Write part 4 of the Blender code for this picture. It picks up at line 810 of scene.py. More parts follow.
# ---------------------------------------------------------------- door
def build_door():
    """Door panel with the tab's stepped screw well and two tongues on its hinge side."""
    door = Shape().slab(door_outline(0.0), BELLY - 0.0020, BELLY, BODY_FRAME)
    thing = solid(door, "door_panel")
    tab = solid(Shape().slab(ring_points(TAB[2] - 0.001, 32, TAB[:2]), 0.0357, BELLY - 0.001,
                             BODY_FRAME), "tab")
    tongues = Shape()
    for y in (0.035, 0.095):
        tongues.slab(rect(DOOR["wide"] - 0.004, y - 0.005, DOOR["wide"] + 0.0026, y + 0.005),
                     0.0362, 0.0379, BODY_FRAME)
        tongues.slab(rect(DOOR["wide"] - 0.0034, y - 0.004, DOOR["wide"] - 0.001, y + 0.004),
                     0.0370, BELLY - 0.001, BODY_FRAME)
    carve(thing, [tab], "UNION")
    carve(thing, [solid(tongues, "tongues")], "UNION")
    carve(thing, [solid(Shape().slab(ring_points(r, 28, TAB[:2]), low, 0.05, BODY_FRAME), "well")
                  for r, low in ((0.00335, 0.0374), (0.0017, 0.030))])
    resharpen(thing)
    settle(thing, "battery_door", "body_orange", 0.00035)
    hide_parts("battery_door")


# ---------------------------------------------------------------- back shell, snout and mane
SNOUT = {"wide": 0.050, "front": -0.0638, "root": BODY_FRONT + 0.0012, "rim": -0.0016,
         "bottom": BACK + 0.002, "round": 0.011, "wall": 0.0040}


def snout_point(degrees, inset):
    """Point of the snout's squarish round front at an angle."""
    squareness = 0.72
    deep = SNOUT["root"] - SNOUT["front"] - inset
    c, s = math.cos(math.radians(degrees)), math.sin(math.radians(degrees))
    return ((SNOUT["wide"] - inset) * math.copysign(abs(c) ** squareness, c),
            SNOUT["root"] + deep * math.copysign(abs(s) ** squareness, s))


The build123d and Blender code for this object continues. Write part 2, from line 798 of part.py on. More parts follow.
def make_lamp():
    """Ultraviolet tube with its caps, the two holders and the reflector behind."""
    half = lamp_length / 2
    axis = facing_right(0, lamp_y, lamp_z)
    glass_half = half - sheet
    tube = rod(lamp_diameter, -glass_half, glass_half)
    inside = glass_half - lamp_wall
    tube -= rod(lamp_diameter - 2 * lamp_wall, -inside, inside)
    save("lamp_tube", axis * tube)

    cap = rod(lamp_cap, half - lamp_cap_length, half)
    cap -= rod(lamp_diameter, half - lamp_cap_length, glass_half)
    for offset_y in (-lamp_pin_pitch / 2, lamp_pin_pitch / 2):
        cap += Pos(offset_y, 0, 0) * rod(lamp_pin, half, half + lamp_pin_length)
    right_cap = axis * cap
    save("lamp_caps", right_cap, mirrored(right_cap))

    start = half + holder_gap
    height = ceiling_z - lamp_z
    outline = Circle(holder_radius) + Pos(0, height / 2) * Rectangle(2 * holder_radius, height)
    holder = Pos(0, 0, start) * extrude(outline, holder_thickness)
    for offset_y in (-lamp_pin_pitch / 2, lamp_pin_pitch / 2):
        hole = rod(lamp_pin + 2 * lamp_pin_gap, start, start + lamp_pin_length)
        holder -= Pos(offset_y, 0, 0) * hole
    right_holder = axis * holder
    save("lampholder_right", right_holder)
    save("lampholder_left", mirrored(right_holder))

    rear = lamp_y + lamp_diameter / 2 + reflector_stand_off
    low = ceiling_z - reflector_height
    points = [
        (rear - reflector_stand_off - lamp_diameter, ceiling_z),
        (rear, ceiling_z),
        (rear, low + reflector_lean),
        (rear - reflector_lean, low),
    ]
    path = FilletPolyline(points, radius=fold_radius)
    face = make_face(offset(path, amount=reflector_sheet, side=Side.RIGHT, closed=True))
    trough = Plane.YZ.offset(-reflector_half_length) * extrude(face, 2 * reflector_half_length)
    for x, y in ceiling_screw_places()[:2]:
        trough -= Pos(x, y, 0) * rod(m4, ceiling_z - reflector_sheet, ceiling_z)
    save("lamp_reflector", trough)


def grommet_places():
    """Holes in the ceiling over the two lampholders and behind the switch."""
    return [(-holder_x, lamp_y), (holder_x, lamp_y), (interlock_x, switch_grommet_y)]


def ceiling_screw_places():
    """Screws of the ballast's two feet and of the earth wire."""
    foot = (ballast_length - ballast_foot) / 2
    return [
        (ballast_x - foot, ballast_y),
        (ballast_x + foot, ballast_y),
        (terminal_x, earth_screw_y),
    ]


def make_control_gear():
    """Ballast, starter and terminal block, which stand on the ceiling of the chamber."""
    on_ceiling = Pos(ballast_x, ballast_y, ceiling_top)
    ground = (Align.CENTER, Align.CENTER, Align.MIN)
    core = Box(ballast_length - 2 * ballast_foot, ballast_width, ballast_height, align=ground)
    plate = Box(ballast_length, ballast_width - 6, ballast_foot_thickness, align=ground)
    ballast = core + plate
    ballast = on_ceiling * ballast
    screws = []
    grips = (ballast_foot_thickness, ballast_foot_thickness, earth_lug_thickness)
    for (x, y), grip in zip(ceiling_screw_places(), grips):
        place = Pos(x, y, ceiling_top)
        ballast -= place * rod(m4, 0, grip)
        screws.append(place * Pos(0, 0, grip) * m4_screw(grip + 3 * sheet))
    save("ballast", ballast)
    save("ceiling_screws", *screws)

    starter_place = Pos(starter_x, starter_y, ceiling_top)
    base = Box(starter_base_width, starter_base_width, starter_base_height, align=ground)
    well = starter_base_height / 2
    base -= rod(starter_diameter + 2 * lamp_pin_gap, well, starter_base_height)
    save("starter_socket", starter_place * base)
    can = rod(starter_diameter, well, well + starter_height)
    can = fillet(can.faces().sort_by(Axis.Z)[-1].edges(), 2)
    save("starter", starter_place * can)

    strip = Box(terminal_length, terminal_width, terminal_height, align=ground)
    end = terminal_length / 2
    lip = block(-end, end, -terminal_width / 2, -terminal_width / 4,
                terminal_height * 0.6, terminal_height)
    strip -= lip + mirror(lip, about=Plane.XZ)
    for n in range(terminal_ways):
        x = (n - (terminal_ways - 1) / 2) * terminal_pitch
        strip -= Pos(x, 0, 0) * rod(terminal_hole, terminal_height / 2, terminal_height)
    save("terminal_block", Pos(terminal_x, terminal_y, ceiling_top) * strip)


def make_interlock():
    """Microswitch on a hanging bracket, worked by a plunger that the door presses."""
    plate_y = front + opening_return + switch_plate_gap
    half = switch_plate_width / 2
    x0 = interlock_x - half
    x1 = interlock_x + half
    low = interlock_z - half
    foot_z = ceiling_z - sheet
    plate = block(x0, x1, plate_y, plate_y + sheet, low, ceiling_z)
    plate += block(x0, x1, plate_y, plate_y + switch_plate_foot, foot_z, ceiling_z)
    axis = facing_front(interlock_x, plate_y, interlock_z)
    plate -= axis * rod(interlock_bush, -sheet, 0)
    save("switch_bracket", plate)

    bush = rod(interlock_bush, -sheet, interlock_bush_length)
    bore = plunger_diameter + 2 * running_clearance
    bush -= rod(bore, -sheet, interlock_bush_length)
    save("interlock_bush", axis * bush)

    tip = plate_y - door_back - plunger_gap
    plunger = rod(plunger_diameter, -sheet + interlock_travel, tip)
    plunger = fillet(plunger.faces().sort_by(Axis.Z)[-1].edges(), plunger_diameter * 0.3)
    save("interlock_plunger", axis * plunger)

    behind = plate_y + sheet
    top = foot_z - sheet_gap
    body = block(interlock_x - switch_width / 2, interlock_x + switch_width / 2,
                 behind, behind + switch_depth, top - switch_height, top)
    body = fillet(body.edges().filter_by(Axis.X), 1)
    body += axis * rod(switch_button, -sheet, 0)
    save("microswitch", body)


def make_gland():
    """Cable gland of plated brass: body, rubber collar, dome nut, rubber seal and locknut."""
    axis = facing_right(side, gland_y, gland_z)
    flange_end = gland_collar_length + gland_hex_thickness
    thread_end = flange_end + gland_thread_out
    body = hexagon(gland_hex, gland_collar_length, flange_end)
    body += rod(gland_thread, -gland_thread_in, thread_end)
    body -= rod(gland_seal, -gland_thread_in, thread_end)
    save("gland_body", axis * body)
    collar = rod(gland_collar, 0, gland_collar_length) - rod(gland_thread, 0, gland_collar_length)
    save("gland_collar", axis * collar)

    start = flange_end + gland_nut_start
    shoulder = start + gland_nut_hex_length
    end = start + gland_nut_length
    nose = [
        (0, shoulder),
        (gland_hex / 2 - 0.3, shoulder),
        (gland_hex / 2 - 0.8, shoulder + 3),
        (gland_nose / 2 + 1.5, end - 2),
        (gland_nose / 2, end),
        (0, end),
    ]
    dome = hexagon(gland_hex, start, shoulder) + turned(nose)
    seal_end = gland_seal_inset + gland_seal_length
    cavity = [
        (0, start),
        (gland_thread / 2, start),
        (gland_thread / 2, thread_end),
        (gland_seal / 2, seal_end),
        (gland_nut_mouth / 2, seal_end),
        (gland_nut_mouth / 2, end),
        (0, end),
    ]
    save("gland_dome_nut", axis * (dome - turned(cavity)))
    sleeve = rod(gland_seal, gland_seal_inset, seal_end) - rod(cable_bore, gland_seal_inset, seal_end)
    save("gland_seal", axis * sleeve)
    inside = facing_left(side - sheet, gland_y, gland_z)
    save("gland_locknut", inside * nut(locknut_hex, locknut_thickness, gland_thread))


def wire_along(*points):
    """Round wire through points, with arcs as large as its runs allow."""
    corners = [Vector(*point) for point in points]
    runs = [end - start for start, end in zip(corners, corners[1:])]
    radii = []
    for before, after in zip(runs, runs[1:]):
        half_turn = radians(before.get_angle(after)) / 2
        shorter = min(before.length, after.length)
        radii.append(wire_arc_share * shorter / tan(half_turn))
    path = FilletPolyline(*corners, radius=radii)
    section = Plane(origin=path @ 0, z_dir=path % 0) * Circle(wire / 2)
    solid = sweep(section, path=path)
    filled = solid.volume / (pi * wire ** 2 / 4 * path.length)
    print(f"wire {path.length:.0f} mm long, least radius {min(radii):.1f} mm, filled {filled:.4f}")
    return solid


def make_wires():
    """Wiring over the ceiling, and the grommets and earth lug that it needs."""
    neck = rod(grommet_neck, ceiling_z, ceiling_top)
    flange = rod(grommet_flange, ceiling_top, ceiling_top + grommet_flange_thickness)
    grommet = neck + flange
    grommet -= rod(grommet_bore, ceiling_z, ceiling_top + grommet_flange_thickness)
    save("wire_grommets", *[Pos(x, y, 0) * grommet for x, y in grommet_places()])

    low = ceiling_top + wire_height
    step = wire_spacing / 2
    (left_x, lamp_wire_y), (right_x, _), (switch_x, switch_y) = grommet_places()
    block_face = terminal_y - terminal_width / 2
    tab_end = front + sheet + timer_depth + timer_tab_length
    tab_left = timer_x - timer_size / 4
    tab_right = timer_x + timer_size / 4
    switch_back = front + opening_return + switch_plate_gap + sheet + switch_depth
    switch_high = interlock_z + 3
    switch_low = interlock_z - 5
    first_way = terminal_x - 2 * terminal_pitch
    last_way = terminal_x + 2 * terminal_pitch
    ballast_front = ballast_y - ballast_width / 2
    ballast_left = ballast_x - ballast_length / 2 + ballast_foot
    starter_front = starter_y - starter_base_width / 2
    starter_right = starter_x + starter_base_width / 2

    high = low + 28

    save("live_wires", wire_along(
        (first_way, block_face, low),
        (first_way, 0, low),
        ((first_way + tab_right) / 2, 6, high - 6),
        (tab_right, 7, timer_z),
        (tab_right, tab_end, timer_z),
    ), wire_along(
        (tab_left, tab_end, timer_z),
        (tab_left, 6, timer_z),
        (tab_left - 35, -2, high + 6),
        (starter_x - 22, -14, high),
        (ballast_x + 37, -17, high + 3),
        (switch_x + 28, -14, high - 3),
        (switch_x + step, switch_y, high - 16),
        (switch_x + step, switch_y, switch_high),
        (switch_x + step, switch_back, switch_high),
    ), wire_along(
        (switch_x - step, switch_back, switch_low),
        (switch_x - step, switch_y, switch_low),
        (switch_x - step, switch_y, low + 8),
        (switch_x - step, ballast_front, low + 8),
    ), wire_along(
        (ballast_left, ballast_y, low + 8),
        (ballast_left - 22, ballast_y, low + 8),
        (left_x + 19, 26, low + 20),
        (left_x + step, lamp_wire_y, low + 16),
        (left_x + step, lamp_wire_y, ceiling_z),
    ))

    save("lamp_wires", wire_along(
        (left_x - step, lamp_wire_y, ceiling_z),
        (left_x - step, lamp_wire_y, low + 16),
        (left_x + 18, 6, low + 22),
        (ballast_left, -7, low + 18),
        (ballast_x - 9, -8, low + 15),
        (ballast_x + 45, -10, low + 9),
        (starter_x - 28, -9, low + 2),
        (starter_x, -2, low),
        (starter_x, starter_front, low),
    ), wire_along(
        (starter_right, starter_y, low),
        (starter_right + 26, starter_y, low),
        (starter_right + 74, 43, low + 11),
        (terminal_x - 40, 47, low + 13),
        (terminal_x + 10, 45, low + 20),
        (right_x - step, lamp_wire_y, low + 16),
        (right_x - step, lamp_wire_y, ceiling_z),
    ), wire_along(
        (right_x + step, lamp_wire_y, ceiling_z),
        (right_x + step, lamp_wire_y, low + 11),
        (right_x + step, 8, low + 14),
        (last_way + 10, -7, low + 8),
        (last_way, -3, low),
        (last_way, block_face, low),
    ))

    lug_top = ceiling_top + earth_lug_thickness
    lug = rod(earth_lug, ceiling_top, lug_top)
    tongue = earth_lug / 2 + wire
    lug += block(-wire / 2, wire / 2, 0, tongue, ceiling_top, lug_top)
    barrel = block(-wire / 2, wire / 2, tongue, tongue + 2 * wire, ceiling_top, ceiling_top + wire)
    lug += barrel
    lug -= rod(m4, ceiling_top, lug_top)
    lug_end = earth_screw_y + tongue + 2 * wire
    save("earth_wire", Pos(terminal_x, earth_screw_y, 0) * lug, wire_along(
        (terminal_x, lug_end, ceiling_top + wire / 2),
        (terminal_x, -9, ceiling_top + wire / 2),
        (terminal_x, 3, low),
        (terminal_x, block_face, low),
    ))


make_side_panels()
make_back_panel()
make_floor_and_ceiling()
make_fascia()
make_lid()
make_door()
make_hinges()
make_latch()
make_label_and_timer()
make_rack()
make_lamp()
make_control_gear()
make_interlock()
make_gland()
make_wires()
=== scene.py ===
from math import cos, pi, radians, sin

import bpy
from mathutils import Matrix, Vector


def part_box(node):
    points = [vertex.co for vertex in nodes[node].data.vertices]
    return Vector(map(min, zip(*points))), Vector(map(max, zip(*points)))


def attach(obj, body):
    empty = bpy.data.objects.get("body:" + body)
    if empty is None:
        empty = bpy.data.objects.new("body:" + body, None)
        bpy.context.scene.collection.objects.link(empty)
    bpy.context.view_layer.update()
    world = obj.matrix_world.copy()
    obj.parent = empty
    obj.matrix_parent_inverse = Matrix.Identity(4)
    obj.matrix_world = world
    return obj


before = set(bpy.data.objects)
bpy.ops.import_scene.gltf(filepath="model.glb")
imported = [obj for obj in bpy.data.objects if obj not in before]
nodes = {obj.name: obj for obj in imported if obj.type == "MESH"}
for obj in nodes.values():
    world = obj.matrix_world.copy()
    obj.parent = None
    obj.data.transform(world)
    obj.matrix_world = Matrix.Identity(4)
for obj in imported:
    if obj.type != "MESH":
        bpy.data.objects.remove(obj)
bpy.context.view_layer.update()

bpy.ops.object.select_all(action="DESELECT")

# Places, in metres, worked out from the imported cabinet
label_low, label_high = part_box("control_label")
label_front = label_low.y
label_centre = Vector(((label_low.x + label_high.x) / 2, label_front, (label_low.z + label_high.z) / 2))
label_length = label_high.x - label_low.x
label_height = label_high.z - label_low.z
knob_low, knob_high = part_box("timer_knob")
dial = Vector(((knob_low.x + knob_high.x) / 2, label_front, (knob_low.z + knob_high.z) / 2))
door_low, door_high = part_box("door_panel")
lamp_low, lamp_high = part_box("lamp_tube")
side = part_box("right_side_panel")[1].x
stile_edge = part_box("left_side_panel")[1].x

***

> _EXERCISE DIRECTIONS_
From the line with "if empty is" through the line with "obj.parent = None", repeat every line exactly, both ends included, and nothing outside that range.

> _RESULT_
    if empty is None:
        empty = bpy.data.objects.new("body:" + body, None)
        bpy.context.scene.collection.objects.link(empty)
    bpy.context.view_layer.update()
    world = obj.matrix_world.copy()
    obj.parent = empty
    obj.matrix_parent_inverse = Matrix.Identity(4)
    obj.matrix_world = world
    return obj


before = set(bpy.data.objects)
bpy.ops.import_scene.gltf(filepath="model.glb")
imported = [obj for obj in bpy.data.objects if obj not in before]
nodes = {obj.name: obj for obj in imported if obj.type == "MESH"}
for obj in nodes.values():
    world = obj.matrix_world.copy()
    obj.parent = None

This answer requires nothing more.